It seems to me that referendums are a cowardly tactic that politicians use to avoid making the difficult decisions that come with leadership. So, French Prime Minister Jacque Chirac can say, "Well, I would have signed the E.U. Constitution, but my people didn't want me to." This is self-serving nonsense, compounded by the fact that Chirac and the "Oui" supporters gave a very lackluster defense of the treaty. If you want the people to vote a certain way, you try to convince them that it is in their best interest to do so. At this, Chirac and his allies failed miserably, precisely from lack of trying. I arrived in Paris 8 days before the referendum. "Non" signs and posters were everywhere abundant. Not until the Tuesday before the referendum did I see a single "Oui" sign. The "Oui" camp made a last-minute effort, with "Non" and "Oui" signs almost reaching parity by Referendum Sunday. But it was too little, too late.

Now, after 10 years with him at the reins of power, most French seem want Chirac to step down; indeed, many French voted against the referendum as a vote of no confidence in Chirac. But, it appears the French people are out of luck.

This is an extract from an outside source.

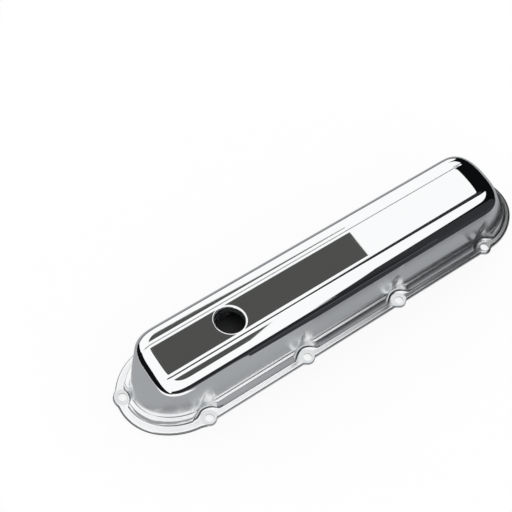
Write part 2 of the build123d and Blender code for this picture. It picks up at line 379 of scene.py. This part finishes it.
# Chrome plate, polished on a wheel: a mirror on the crown and a little duller below, where
# the wheel reaches less. Soft clouds about 55 mm across vary its tint and polish by a trace.
chrome, tree, shader = new_material("polished chrome plate")
place, clouds = clouded(tree, shader, 18.0, 3.0, "F7F8F9", "FCFCFD")
haze = add_node(tree, "ShaderNodeMapRange", {"To Min": 0.008, "To Max": 0.022})
axes = add_node(tree, "ShaderNodeSeparateXYZ")
above_walls = {"From Min": 0.050, "From Max": 0.056, "To Min": 0.20, "To Max": 0.0}
buffed = add_node(tree, "ShaderNodeMapRange", above_walls)
dull = add_node(tree, "ShaderNodeMath", operation="ADD")
tree.links.new(place.outputs["Object"], axes.inputs["Vector"])
tree.links.new(axes.outputs["Z"], buffed.inputs["Value"])
tree.links.new(buffed.outputs["Result"], dull.inputs[0])
tree.links.new(clouds.outputs["Fac"], haze.inputs["Value"])
tree.links.new(haze.outputs["Result"], dull.inputs[1])
tree.links.new(dull.outputs["Value"], shader.inputs["Roughness"])
shader.inputs["Metallic"].default_value = 1.0

# Plating on the inner face, thin and never polished, so dull. Its grey, in blotches about 33 mm
# across, is painted dark as the shade in the hollow, so that the hollow looks dark through the
# breather hole
shaded_inner_plate, tree, shader = new_material("inner plating painted dark as shade")
clouded(tree, shader, 30.0, 4.0, "4E5052", "5E6062")
shader.inputs["Metallic"].default_value = 1.0
shader.inputs["Roughness"].default_value = 0.5

# The blocks are welded where they meet and given the sheet's thickness, inwards
WELD = 0.004
points, quads = surface()
mesh = bpy.data.meshes.new("cover_shell_form")
mesh.from_pydata((points * MM).tolist(), [], quads.tolist())
weld = bmesh.new()
weld.from_mesh(mesh)
bmesh.ops.remove_doubles(weld, verts=weld.verts, dist=WELD * MM)
bmesh.ops.dissolve_degenerate(weld, dist=WELD * MM, edges=weld.edges)
bmesh.ops.recalc_face_normals(weld, faces=weld.faces)
weld.to_mesh(mesh)
weld.free()
form = bpy.data.objects.new("cover_shell_form", mesh)
scene.collection.objects.link(form)
sheet = form.modifiers.new("sheet", "SOLIDIFY")
sheet.thickness = SHEET * MM
sheet.offset = -1.0
sheet.use_even_offset = True
sheet.material_offset = 1
form.data.materials.append(chrome)
form.data.materials.append(shaded_inner_plate)


CORNERS = 64


def drill(x, y, radius, low, high):
    """Cutter for one hole, a prism of 64 sides from low to high, and its cut in the shell."""
    angle = np.linspace(0, 2 * math.pi, CORNERS + 1)[:-1]
    ring = np.stack([x + radius * np.cos(angle), y + radius * np.sin(angle)], axis=-1)
    wall = np.concatenate([np.c_[ring, np.full(CORNERS, z)] for z in (low, high)])
    number = np.arange(CORNERS)
    after = (number + 1) % CORNERS
    faces = np.stack([number, after, after + CORNERS, number + CORNERS], axis=-1).tolist()
    faces += [number[::-1].tolist(), (number + CORNERS).tolist()]
    cutter_mesh = bpy.data.meshes.new("drill")
    cutter_mesh.from_pydata((wall * MM).tolist(), [], faces)
    cutter = bpy.data.objects.new("drill", cutter_mesh)
    scene.collection.objects.link(cutter)
    cut = form.modifiers.new("hole", "BOOLEAN")
    cut.operation = "DIFFERENCE"
    cut.solver = "EXACT"
    cut.object = cutter
    return cutter


# Ten bolt holes through the flange and the breather hole through the crown
BREATHER_X, BREATHER_RADIUS, BREATHER_ROLL, BREATHER_DEPTH = -126.4, 14.0, 2.2, 7.0
FLANGE_CUT, CROWN_CUT = (0.5, 6.0), (55.0, 70.0)
rim_r = BREATHER_RADIUS + BREATHER_ROLL
cutters = [drill(x, y, HOLE_RADIUS, *FLANGE_CUT) for x, y in side_bolts + end_bolts]
cutters.append(drill(BREATHER_X, 0, rim_r, *CROWN_CUT))
bpy.context.view_layer.update()
pressed = bpy.data.meshes.new_from_object(form.evaluated_get(bpy.context.evaluated_depsgraph_get()))
for spent in cutters + [form]:
    bpy.data.objects.remove(spent)


# The lip of the breather hole, rolled inwards and turned down into a short collar
LIP_ROWS, LIP_STEPS = 9, 96


def breather_lip():
    """Points and quads of the lip: a quarter-round roll and a short collar, turned round.

    The outline goes down the outer face of the sheet and back up the inner one.
    """
    angle = np.linspace(0, math.pi / 2, LIP_ROWS)
    bend = BREATHER_ROLL - SHEET
    outer_r = rim_r - BREATHER_ROLL * np.sin(angle)
    outer_z = PANEL_Z - BREATHER_ROLL + BREATHER_ROLL * np.cos(angle)
    inner_r = (rim_r - bend * np.sin(angle))[::-1]
    inner_z = (PANEL_Z - BREATHER_ROLL + bend * np.cos(angle))[::-1]
    low_z = PANEL_Z - BREATHER_DEPTH
    ring_r = np.concatenate([outer_r, [BREATHER_RADIUS, BREATHER_RADIUS + SHEET], inner_r])
    ring_z = np.concatenate([outer_z, [low_z, low_z], inner_z])
    around = np.linspace(0, 2 * math.pi, LIP_STEPS + 1)[:-1]
    lip = np.stack([
        BREATHER_X + ring_r[None, :] * np.cos(around)[:, None],
        ring_r[None, :] * np.sin(around)[:, None],
        ring_z[None, :] + 0 * around[:, None],
    ], axis=-1)
    count, rings = lip.shape[:2]
    number = np.arange(count * rings).reshape(count, rings)
    after = np.roll(number, -1, axis=0)
    corners = [number[:, :-1], number[:, 1:], after[:, 1:], after[:, :-1]]
    return lip.reshape(-1, 3), np.stack(corners, axis=-1).reshape(-1, 4)


CREASE = math.radians(38)
lip_points, lip_quads = breather_lip()
lip_mesh = bpy.data.meshes.new("breather_lip")
lip_mesh.from_pydata((lip_points * MM).tolist(), [], lip_quads.tolist())
whole = bmesh.new()
whole.from_mesh(pressed)
whole.from_mesh(lip_mesh)
whole.to_mesh(pressed)
whole.free()
pressed.shade_smooth()
pressed.set_sharp_from_angle(angle=CREASE)
shell = bpy.data.objects.new("cover_shell_pressing", pressed)
scene.collection.objects.link(shell)
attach(shell, "root")
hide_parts("cover_shell")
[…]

Looks like they'll have to settle for a new prime minister in de Villepin, a man who has never held elected office, a mere reshuffling of the deck chairs as the ship of state goes under.

Chirac apparently has no principles that cannot be jettisonned if they prove unpopular. He has taken a new tone since the referendum, dismissing the E.U. Constitution he so recently advocated as being "Anglo-Saxon free market capitalism" and "destructive of France's social system" (neither of which I would find to be a particularly bad thing, but I'm getting ahead of myself.)

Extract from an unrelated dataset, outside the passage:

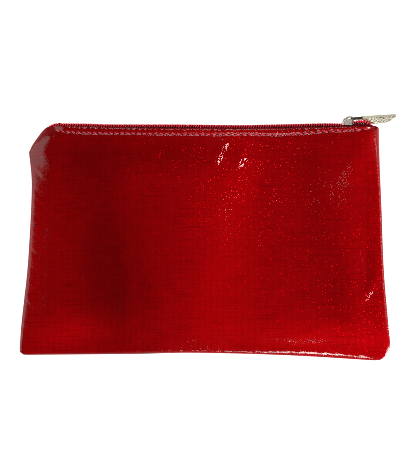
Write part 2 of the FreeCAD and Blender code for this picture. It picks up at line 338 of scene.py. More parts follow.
class Wall:
    """The canvas of one wall: its outside, the fold at the mouth, the hem and its inside."""

    def __init__(self, folds, seed, most, painted_shading=()):
        self.folds, self.most, self.painted_shading = folds, most, painted_shading
        self.u = columns(0.1, 1.15)
        self.middle = len(self.u) // 2
        below = np.concatenate(
            [FOLD_R + growing(0.22, 0.32, 4.6, 1.05), [5.2, 5.9], 6.8 + growing(0.9, 1.15, 98.0)]
        )
        rim = WALL_LENGTH - growing(0.1, 1.15, 13.0)[::-1]
        self.below = np.concatenate([below[below < rim[0] - 0.5], rim])[::-1]
        flat = spread(self.u, 1 - self.below / WALL_LENGTH)
        outer = wall_height(flat, folds, seed)[0]
        outer = outer + self.hem_shape(flat[..., 0], self.below[:, None])
        outer = np.minimum(outer, most)
        rows = [np.dstack([flat, outer])]
        r = np.minimum(FOLD_R, (outer[-1] - 0.1) / 2)
        tops = self.at_depth(0.0)
        down = (self.at_depth(4.0) - tops) / 4.0
        for turn in np.linspace(0, math.pi, FOLD_STEPS)[1:]:
            drop = r * (1 - math.sin(turn))
            dz = outer[-1] - r + r * math.cos(turn)
            rows.append(np.dstack([(tops + down * drop[:, None])[None], dz[None]]))
        for depth in HEM_ROWS:
            i = int(np.abs(self.below - depth).argmin())
            dz = np.minimum(outer[i], outer[-1] + 0.1) - 2 * r
            rows.append(np.dstack([self.at_depth(depth)[None], np.maximum(dz, LEAST_DZ)[None]]))
        self.single = int((self.below > HEM + 0.3).sum())
        inside = np.dstack([flat, np.maximum(outer - CANVAS_T, LEAST_DZ)])
        rows.append(inside[: self.single][::-1])
        self.ring = np.vstack(rows)
        self.normals = smooth_normals(self.ring)

    def at_depth(self, below):
        """The flat points of the row that is so far under the fold."""
        return spread(self.u, np.array([1 - below / WALL_LENGTH]))[0]

    def hem_shape(self, x, below):
        """The roll over the hem, and the row that the topstitching pulls in."""
        full = step(-82, -74, x) * (1 - step(82, 88, x))
        turn = 2 * math.pi * np.interp(x, [place for place, _ in STITCHES], range(len(STITCHES)))
        depth = stitch_depth(x)
        roll = 0.32 * np.sin(np.clip(below / depth, 0, 1) * math.pi)
        roll = roll * (1 + 0.3 * np.cos(turn))
        row = -0.28 * np.exp(-(((below - depth) / 0.55) ** 2))
        hem_end = 0.12 * np.exp(-(((below - HEM + 1.2) / 1.5) ** 2))
        return full * (roll + row + hem_end)

    def height_at(self, x, below):
        """DZ of the outer face at an x, so far under the fold."""
        i = int(np.abs(self.below - below).argmin())
        return np.interp(x, self.ring[i, :, 0], self.ring[i, :, 2])

    def y_at(self, x, below):
        """Y of the row that is so far under the fold, at an x."""
        row = self.at_depth(below)
        return np.interp(x, row[:, 0], row[:, 1])

    def faces(self, first, last):
        """Quads of columns first to last, closed at both ends."""
        rows, cols = len(self.ring), last - first
        faces = ring_faces(rows, cols)
        end = cols - 1
        for edge, turn in ((0, 1), (end, -1)):
            if (first if edge == 0 else last) == self.middle + (edge != 0):
                loop = [i * cols + edge for i in range(rows)]
                faces.append(tuple(loop[::turn]))
                continue
            for i in range(self.single - 1):
                a, b = i * cols + edge, (rows - 1 - i) * cols + edge
                quad = (a, a + cols, b - cols, b)
                faces.append(quad[::turn])
            loop = [i * cols + edge for i in range(self.single - 1, rows - self.single + 1)]
            faces.append(tuple(loop[::turn]))
        return faces

    def half(self, x0, x1):
        """Points, faces, normals and painted shading of the columns from x0 to x1: the ends or the
        split.
        """
        first = self.middle if x0 == SPLIT_X else 0
        last = self.middle + 1 if x1 == SPLIT_X else len(self.u)
        points = self.ring[:, first:last].reshape(-1, 3)
        # Painted shade and painted light: the front's red is darkened and lightened in soft patches,
        # 0.5 being neither.
        tone = np.full(len(points), 0.5)
        for amount, *place in self.painted_shading:
            tone += amount * hump(points[:, 0], points[:, 1], *place)
        normals = self.normals[:, first:last].reshape(-1, 3)
        return points, self.faces(first, last), normals, np.clip(tone, 0, 1)


def flipped(points):
    """Front points (x, y, DZ) as back points: mirrored through the seam plane."""
    return points * np.array([1, 1, -1])


def mesh_piece(name, points, faces, normals=None, painted_shading=None, flip=False):
    """A shown mesh from points in (x, y, DZ), with a UV map in centimetres of cloth."""
    points = np.array(points, float)
    flat = points[:, :2].copy()
    if flip:
        points = flipped(points)
        faces = [tuple(reversed(face)) for face in faces]
    mesh = bpy.data.meshes.new(name)
    mesh.from_pydata(((points + [0, 0, SEAM_Z]) * MM).tolist(), [], [tuple(f) for f in faces])
    mesh.shade_smooth()
    layer = mesh.uv_layers.new(name="cloth")
    index = np.empty(len(mesh.loops), int)
    mesh.loops.foreach_get("vertex_index", index)
    layer.data.foreach_set("uv", (flat[index] / 10).astype(np.float32).ravel())
    # A piece's painted shade and painted light go in a point attribute.
    if painted_shading is not None:
        shade = mesh.attributes.new("tone", "FLOAT", "POINT")
        shade.data.foreach_set("value", np.asarray(painted_shading, np.float32))
    if normals is not None:
        if flip:
            normals = flipped(normals)
        mesh.normals_split_custom_set_from_vertices(normals.tolist())
    piece = bpy.data.objects.new(name, mesh)
    bpy.context.scene.collection.objects.link(piece)
    return piece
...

Of course, Chirac was not the sole reason the referendum failed. Overwhelmingly, businessmen supported the E.U. Constitution as being good for business. Yet, in the face of loud and vociferous opposition from the working classes, the business leaders of France lost their resolve. In the end, business support was timid.

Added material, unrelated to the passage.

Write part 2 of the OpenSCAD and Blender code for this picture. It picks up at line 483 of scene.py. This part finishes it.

So not only were the loudest voices in opposition to the Constitution, there were few prominent champions of a "Oui" vote, none of them articulate. What struck me the most was that there was a complete lack of articulate spokespersons for the "Oui" camp. I couldn't help but compare the referendum for the E.U. Constitution with the state referendums for the U.S. Constitution. People are conservative. By that, I mean not in a political sense, but merely that people get comfortable with the status quo and dislike change, no matter how necessary. It seems doubtful that the U.S. Constitution would have passed if it had not been for the Herculean efforts of Alexander Hamilton, James Madison, and others who swung public opinion around in favor of the constitution by the power of their arguments. There were no Hamiltons or Madisons in France last month, only scared, tired old men who saw the coming defeat in the pre-referendum polls and resigned themselves to their fate.

How "Non" Pulled it off

By contrast, the "Non" campaign did many things right. They didn't have articulate spokesmen, but they did have one advantage the "Oui" camp did not: they were adept at sowing fear. I was struck by the similarity between the Bush '04 and Non '05 camps. Both won through fear-mongering. But who are these "Non" voters anyway? The success of the "Non" camp is how they were able to bring together both the far right and the far left in an unholy coalition.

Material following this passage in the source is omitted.